Despite extensive studies, only one vaccine and one telomerase antagonist are routinely used in clinical work. For complete eradication of all subpopulations of cancer cells a simultaneous targeting of several mechanisms will likely be needed. Possible technical improvements have been proposed including the development of more specific inhibitors, methods to increase the efficacy of vaccination methods, and personalized approaches.
Telomerase activation and cell rejuvenation is successfully used in regenerative medicine for tissue engineering and reconstructive surgery. However, there are also a number of pitfalls in the treatment with telomerase activating procedures for the whole organism and for longer periods of time. Extended cell lifespan may accumulate rare genetic and epigenetic aberrations that can contribute to malignant transformation. Therefore, novel vector systems have been developed for a 'mild' integration of telomerase into the host genome and loss of the vector in rapidly-proliferating cells. It is currently unclear if this technique can also be used in human beings to treat chronic diseases, such as atherosclerosis.
It is important to note that therapies like telomerase enhancement or stem cell transplants do little to nothing to address a range of other issues that cause age-related disease. Age-related changes such as mitochondrial DNA damage, persistent cross-links, and the accumulation of other metabolic waste such as lipofuscin are not going to be meaningfully affected.
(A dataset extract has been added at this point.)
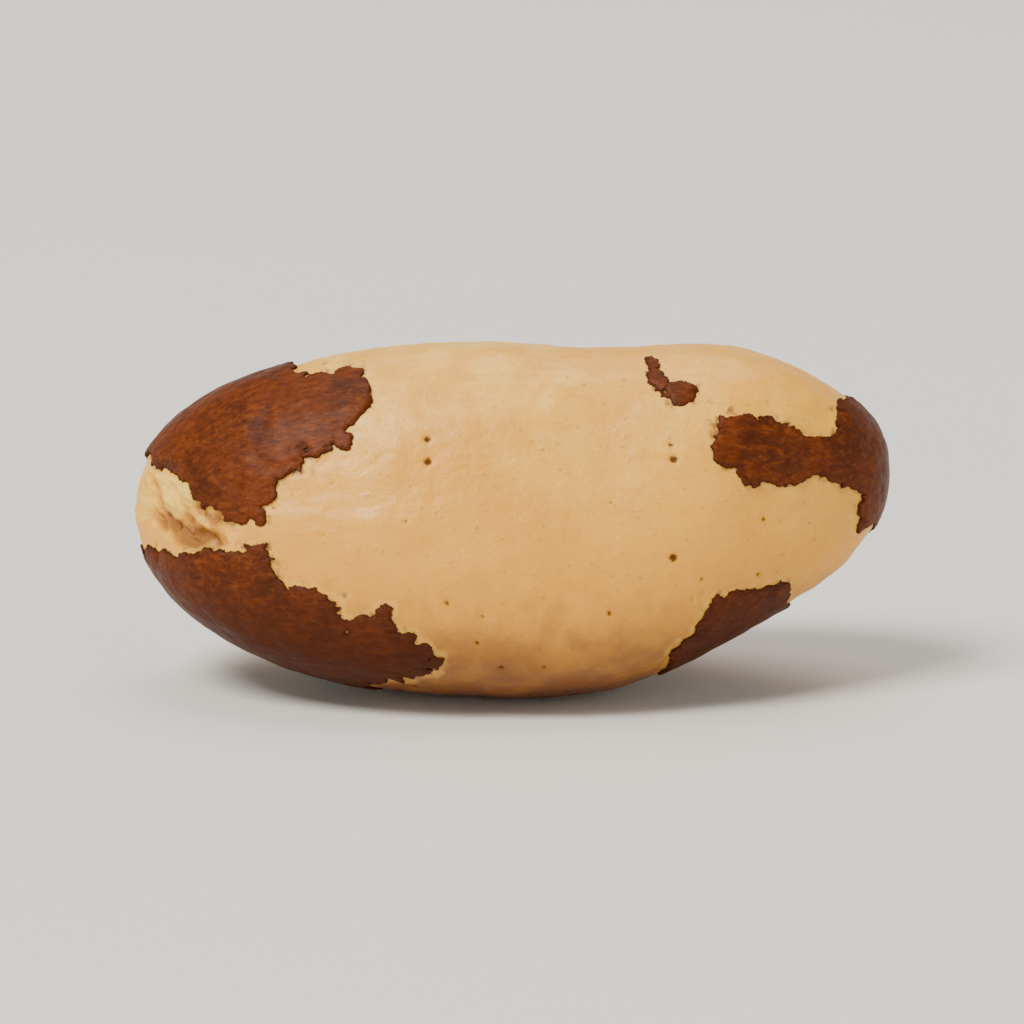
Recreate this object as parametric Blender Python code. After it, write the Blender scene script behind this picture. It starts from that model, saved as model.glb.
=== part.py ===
"""A shelled brazil nut kernel, lying on one of its long faces.

The kernel is one seed, grown as one piece: solid cream flesh with torn remnants of its
reddish-brown seed coat, which stand a little proud of the flesh. Three long faces meet in three
rounded edges, one end is blunt and the other tapers and turns up a little.

+X runs along the nut towards its tapered end, the broad front face looks along -Y and slightly
up, and +Z is up. The origin is on the surface that the nut lies on, under the middle of its box.
"""

import math

import bmesh
import bpy
from mathutils import Vector, noise

MM = 0.001

# Driving dimensions
HALF_LENGTH = 17.75 * MM
FACE_DISTANCE = 7.32 * MM  # from the long axis out to the middle of each long face
WIDTH_STRETCH = 1.08  # the section is a little wider than it is tall
FLAT_DEPTH = 0.16 * MM  # how much the resting spot takes off the convex lower face
SKIN_THICKNESS = 0.28 * MM

# The section: three faces, each named by the way it looks, round from +Y towards +Z
FRONT_FACE = math.radians(157)
BACK_FACE = math.radians(33)
LOWER_FACE = math.radians(270)
EDGE_SHARPNESS = 6.0
ROUNDNESS_MIDDLE = 0.24  # 1 is a circle, 0 a triangle with tight edges
ROUNDNESS_ENDS = 0.5

# Along the nut: -1 is the blunt end and +1 the tapered end
TAPER = 0.065
TAPERED_END = 0.78  # above 1 draws an end out to a point, below 1 rounds it off
BLUNT_END = 0.88
TWIST = math.radians(-19)  # the section rolls forward towards the tapered end
TWIST_START = 0.18
SAG = 1.0 * MM  # both ends lift over the middle by this
END_LIFT = 1.7 * MM  # and the tapered end by this much more
LIFT_START = 0.2
LIFT_END = 0.73
SIDE_BOW = 0.7 * MM

# Relief of the flesh
SWELL = 0.22 * MM
SWELL_LENGTH = 9.0 * MM
SWELL_GIRTH = 6.0 * MM
CHIP_CENTRE = Vector((-16.6, -2.4, 1.4)) * MM  # flesh broken away at the blunt tip
CHIP_RADIUS = 2.8 * MM
CHIP_FLOOR = 0.4  # the share of its radius where the chip is at its full depth
CHIP_DEPTH = 0.45 * MM
END_LEAN = 0.45  # relief rises along the outward direction with its lengthwise share cut to this

# Torn edges of the skin
TEAR_SIZE = 1.5 * MM
TEAR_DEPTH = 0.75 * MM
TEAR_ROUGHNESS = 0.7  # the lower, the more the small tears show beside the large ones
TEAR_LEVELS = 3
SKIN_EDGE_WIDTH = 0.45 * MM

# The patches are outlined on a plane that looks at the nut from slightly above
OUTLINE_TILT = math.radians(12)
OUTLINE_MIDDLE = 0.52 * MM  # the middle of the nut as seen, above its long axis

# Each patch: its outline in millimetres, right and up from the middle of the nut as seen from
# the front, and how deep it reaches, from front to back
PATCHES = {
    "upper_left": {
        "outline": (
            (-12.6, 10.5), (-12.0, 7.6), (-9.6, 7.1), (-6.9, 7.1), (-6.5, 5.8), (-7.4, 4.8), (-7.7, 3.5),
            (-9.6, 3.2), (-9.8, 2.1), (-10.8, 1.2), (-11.4, 0.2), (-12.9, -0.2), (-13.8, 0.0),
            (-14.8, 1.0), (-16.2, 2.3), (-17.4, 2.8), (-21.0, 3.4), (-21.0, 10.5),
        ),
        "depth": (-12.0, 4.2),
    },
    "lower_left": {
        "outline": (
            (-21.0, -1.6), (-15.4, -1.5), (-12.1, -1.3), (-11.2, -3.0), (-9.4, -3.0), (-8.3, -3.7),
            (-7.8, -4.7), (-5.8, -4.4), (-5.4, -5.6), (-3.2, -6.8), (-6.5, -7.4), (-7.0, -10.5),
            (-21.0, -10.5),
        ),
        "depth": (-12.0, 2.6),
    },
    "upper_sliver": {
        "outline": ((5.9, 7.7), (6.8, 7.4), (8.8, 6.0), (8.5, 5.3), (7.1, 5.9), (6.3, 6.7)),
        "depth": (-12.0, 1.2),
    },
    "right_end": {
        "outline": (
            (9.6, 5.0), (12.0, 4.4), (15.2, 3.9), (15.7, 5.6), (21.0, 7.5), (21.0, 0.0), (16.7, -0.3),
            (16.3, 1.0), (15.3, 1.6), (14.0, 1.8), (12.7, 1.3), (11.4, 1.6), (9.6, 2.7),
        ),
        "depth": (-12.0, 3.4),
    },
    "lower_right": {
        "outline": (
            (7.2, -6.2), (8.4, -5.3), (9.1, -4.2), (9.6, -3.4), (11.4, -3.2), (12.9, -2.8), (13.2, -3.8),
            (14.0, -6.0), (11.0, -9.5), (7.0, -9.5),
        ),
        "depth": (-12.0, 1.5),
    },
    "back_broad": {
        "outline": (
            (-7.5, 6.0), (-2.0, 6.6), (1.6, 4.6), (6.8, 3.4), (7.6, 0.2), (3.8, -1.6), (0.8, -1.2),
            (-1.2, -3.9), (-6.9, -4.4), (-9.2, -0.8),
        ),
        "depth": (2.0, 12.0),
    },
    "back_tip": {
        "outline": ((-21.0, 1.4), (-14.6, 1.8), (-12.8, -1.0), (-14.0, -3.6), (-21.0, -6.0)),
        "depth": (2.0, 12.0),
    },
    "back_island": {
        "outline": ((10.0, 0.6), (13.2, 0.9), (14.4, -1.4), (11.6, -3.0), (9.6, -1.4)),
        "depth": (2.0, 12.0),
    },
}

# Mesh
CELLS_ALONG = 46
CELLS_ROUND = 22
END_SPREAD = 1.3  # above 1 gives the two ends finer cells
LEVEL = 1e-6  # an edge of the cube that runs less than this along X lies across it

# Materials
FLESH_COLOUR = (0.72, 0.49, 0.24, 1.0)
FLESH_ROUGHNESS = 0.42
SKIN_COLOUR = (0.13, 0.028, 0.008, 1.0)
SKIN_ROUGHNESS = 0.36


def smooth_step(low, high, value):
    """Rises from 0 at low to 1 at high, with no corner at either end."""
    share = min(max((value - low) / (high - low), 0.0), 1.0)
    return share * share * (3.0 - 2.0 * share)


def section_radius(angle, roundness):
    """Distance from a section's middle to its edge, where each face is 1 away."""
    reach = roundness
    for face in (FRONT_FACE, BACK_FACE, LOWER_FACE):
        reach += (1.0 - roundness) * max(math.cos(angle - face), 0.0) ** EDGE_SHARPNESS
    return reach ** (-1.0 / EDGE_SHARPNESS)


def bare_body(direction):
    """Point of the plain three-sided body that lies this way from its middle."""
    along = direction.x
    girth = math.hypot(direction.y, direction.z)
    angle = math.atan2(direction.z, direction.y)
    twist = TWIST * smooth_step(TWIST_START, 1.0, along)
    lift = END_LIFT * smooth_step(LIFT_START, LIFT_END, along)
    roundness = ROUNDNESS_MIDDLE + (ROUNDNESS_ENDS - ROUNDNESS_MIDDLE) * along**4
    fullness = girth ** (TAPERED_END if along > 0 else BLUNT_END)
    radius = FACE_DISTANCE * fullness * (1.0 - TAPER * along) * section_radius(angle + twist, roundness)
    return Vector((
        HALF_LENGTH * along,
        WIDTH_STRETCH * radius * math.cos(angle) + SIDE_BOW * along**2,
        radius * math.sin(angle) + SAG * along**2 + lift,
    ))


def swell(point):
    """Shallow waves of the flesh, longer along the nut than round it."""
    stretched = Vector((point.x / SWELL_LENGTH, point.y / SWELL_GIRTH, point.z / SWELL_GIRTH))
    return SWELL * noise.noise(stretched)


def chip(point):
    """How far the broken blunt tip sinks in."""
    reach = (point - CHIP_CENTRE).length / CHIP_RADIUS
    return CHIP_DEPTH * (1.0 - smooth_step(CHIP_FLOOR, 1.0, reach))


def distance_inside(outline, right, up):
    """Distance to a closed outline: positive inside it and negative outside."""
    nearest = math.inf
    inside = False
    for index, (x1, y1) in enumerate(outline):
        x0, y0 = outline[index - 1]
        run_x, run_y = x1 - x0, y1 - y0
        share = ((right - x0) * run_x + (up - y0) * run_y) / (run_x**2 + run_y**2)
        share = min(max(share, 0.0), 1.0)
        nearest = min(nearest, math.hypot(right - x0 - share * run_x, up - y0 - share * run_y))
        if (y0 > up) != (y1 > up) and right < x0 + (up - y0) / run_y * run_x:
            inside = not inside
    return nearest if inside else -nearest


def skin_margin(point):
    """Distance inside the nearest patch of skin, negative on bare flesh, with torn edges."""
    right = point.x / MM
    seen_height = point.z * math.cos(OUTLINE_TILT) + point.y * math.sin(OUTLINE_TILT)
    up = (seen_height - OUTLINE_MIDDLE) / MM
    depth = point.y / MM
    margin = -math.inf
    for patch in PATCHES.values():
        front, back = patch["depth"]
        edge = distance_inside(patch["outline"], right, up)
        margin = max(margin, min(edge, back - depth, depth - front))
    tear = noise.fractal(point / TEAR_SIZE, TEAR_ROUGHNESS, 2.0, TEAR_LEVELS)
    return margin * MM + TEAR_DEPTH * tear


def kernel_surface(direction):
    """Point of the finished surface, and whether skin covers it."""
    point = bare_body(direction)
    outward = Vector((END_LEAN * direction.x, direction.y, direction.z)).normalized()
    margin = skin_margin(point)
    raised = SKIN_THICKNESS * smooth_step(0.0, SKIN_EDGE_WIDTH, margin)
    return point + outward * (swell(point) - chip(point) + raised), margin > 0.0


def make_material(name, colour, roughness):
    """A Principled material of one colour."""
    material = bpy.data.materials.new(name)
    material.use_nodes = True
    shader = material.node_tree.nodes["Principled BSDF"]
    shader.inputs["Base Color"].default_value = colour
    shader.inputs["Roughness"].default_value = roughness
    shader.inputs["Metallic"].default_value = 0.0
    return material


def length_along_x(edge):
    """How far an edge runs along X."""
    return abs(edge.verts[0].co.x - edge.verts[1].co.x)


def gridded_cube():
    """A cube of side 2 whose faces are grids, with more cells along X than round it."""
    mesh = bmesh.new()
    bmesh.ops.create_cube(mesh, size=2.0)
    lengthwise = [edge for edge in mesh.edges if length_along_x(edge) > LEVEL]
    bmesh.ops.subdivide_edges(mesh, edges=lengthwise, cuts=CELLS_ALONG - 1)
    crosswise = [edge for edge in mesh.edges if length_along_x(edge) <= LEVEL]
    bmesh.ops.subdivide_edges(mesh, edges=crosswise, cuts=CELLS_ROUND - 1, use_grid_fill=True)
    return mesh


def extent(values):
    """The least and the greatest of the values."""
    found = list(values)
    return min(found), max(found)


def rest_on_flat_spot(mesh):
    """Flattens the lowest of the lower face, and moves the origin there, under the box's middle."""
    level = min(vertex.co.z for vertex in mesh.verts) + FLAT_DEPTH
    for vertex in mesh.verts:
        vertex.co.z = max(vertex.co.z, level)
    middle_x = sum(extent(vertex.co.x for vertex in mesh.verts)) / 2.0
    middle_y = sum(extent(vertex.co.y for vertex in mesh.verts)) / 2.0
    bmesh.ops.translate(mesh, vec=(-middle_x, -middle_y, -level), verts=mesh.verts[:])


def make_kernel(collection):
    """The kernel as one closed mesh, set down on its resting spot."""
    mesh = gridded_cube()
    covered = {}
    for vertex in mesh.verts:
        spread = Vector([math.tan(value * math.pi / 4.0) for value in vertex.co])
        spread.x *= END_SPREAD
        vertex.co, covered[vertex] = kernel_surface(spread.normalized())
    rest_on_flat_spot(mesh)
    for face in mesh.faces:
        face.smooth = True
        face.material_index = int(all(covered[vertex] for vertex in face.verts))
    bmesh.ops.triangulate(mesh, faces=mesh.faces[:])
    data = bpy.data.meshes.new("kernel")
    mesh.to_mesh(data)
    mesh.free()
    data.materials.append(make_material("kernel_flesh", FLESH_COLOUR, FLESH_ROUGHNESS))
    data.materials.append(make_material("kernel_skin", SKIN_COLOUR, SKIN_ROUGHNESS))
    kernel = bpy.data.objects.new("kernel", data)
    collection.objects.link(kernel)
    return kernel


def main():
    for old in list(bpy.data.objects):
        bpy.data.objects.remove(old)
    collection = bpy.data.collections.new("brazil_nut")
    bpy.context.scene.collection.children.link(collection)
    make_kernel(collection)


main()
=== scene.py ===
"""The finish of a shelled brazil nut kernel: pale oily flesh and the torn remnants of its seed coat.

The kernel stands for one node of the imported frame. Its flesh is one fine mesh, and the remnants
of the seed coat are thin torn shells that lie on it. Everything is in metres, in the frame's axes.
"""

import logging
import math
from collections.abc import Callable
from dataclasses import dataclass, field
from enum import Enum

import bmesh
import bpy
import numpy as np
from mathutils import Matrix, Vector, noise


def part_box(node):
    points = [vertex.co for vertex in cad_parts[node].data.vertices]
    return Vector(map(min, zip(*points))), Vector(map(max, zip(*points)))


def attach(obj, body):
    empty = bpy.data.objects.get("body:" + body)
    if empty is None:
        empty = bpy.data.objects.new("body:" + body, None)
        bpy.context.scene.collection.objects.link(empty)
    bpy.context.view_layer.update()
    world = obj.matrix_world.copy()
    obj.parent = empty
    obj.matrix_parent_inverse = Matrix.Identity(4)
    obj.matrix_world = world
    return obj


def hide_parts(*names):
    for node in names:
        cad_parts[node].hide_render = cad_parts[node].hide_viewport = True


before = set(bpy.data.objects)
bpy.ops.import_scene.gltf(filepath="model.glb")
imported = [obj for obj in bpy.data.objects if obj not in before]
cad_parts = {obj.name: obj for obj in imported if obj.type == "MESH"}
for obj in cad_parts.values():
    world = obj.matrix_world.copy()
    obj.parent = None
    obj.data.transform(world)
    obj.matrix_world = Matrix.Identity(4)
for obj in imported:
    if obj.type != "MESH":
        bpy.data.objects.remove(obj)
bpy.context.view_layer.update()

MM = 0.001
NODE = "kernel"
BODY = "root"

TOUCHING = 1e-6
OUTWARD = ("out_x", "out_y", "out_z")

Triple = tuple[float, float, float]
Colour = tuple[float, float, float, float]
Socket = bpy.types.NodeSocket
Input = Socket | float | Triple | Colour

log = logging.getLogger("brazil_nut")


class Slot(Enum):
    """The record's material slots."""

    FLESH = "flesh"
    SKIN = "skin"


class End(Enum):
    """The kernel's two ends."""

    BLUNT = "blunt_end"
    TAPERED = "tapered_end"


def smooth_step(low: float, high: float, values: np.ndarray) -> np.ndarray:
    """Rise from 0 at low to 1 at high, with no corner at either end, for each value."""
    share = np.clip((values - low) / (high - low), 0.0, 1.0)
    return share * share * (3.0 - 2.0 * share)


def sample(points: np.ndarray, size: Triple | float, read: Callable[[Vector], float]) -> np.ndarray:
    """Read a pattern with lumps of size 1 at each point, where its lumps have a size in metres."""
    scaled = points / np.array(size)
    return np.fromiter((read(Vector(row)) for row in scaled.tolist()), float, len(scaled))


def fractal(points: np.ndarray, size: Triple | float, roughness: float, levels: int) -> np.ndarray:
    """Noise of several levels, each with lumps half as large, which show more at a low roughness."""
    return sample(points, size, lambda place: noise.fractal(place, roughness, 2.0, levels))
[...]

Each of those individually probably causes enough harm to kill people. So while adjusting stem cells and regeneration can be beneficial, it does not repair these forms of underlying damage, and thus is limited in the degree to which it can turn back the clock. A good way to look at this is in terms of the stem cell therapies now becoming more widely available that address joint paint and dysfunction. They help many patients to a greater degree than any other form of therapy presently available. They do not and cannot remove liver spots or undo macular degeneration, or turn back stiffening of arteries and loss of elasticity of skin, all items driven by the forms of damage noted above. Rejuvenation will in the end require a complete toolkit.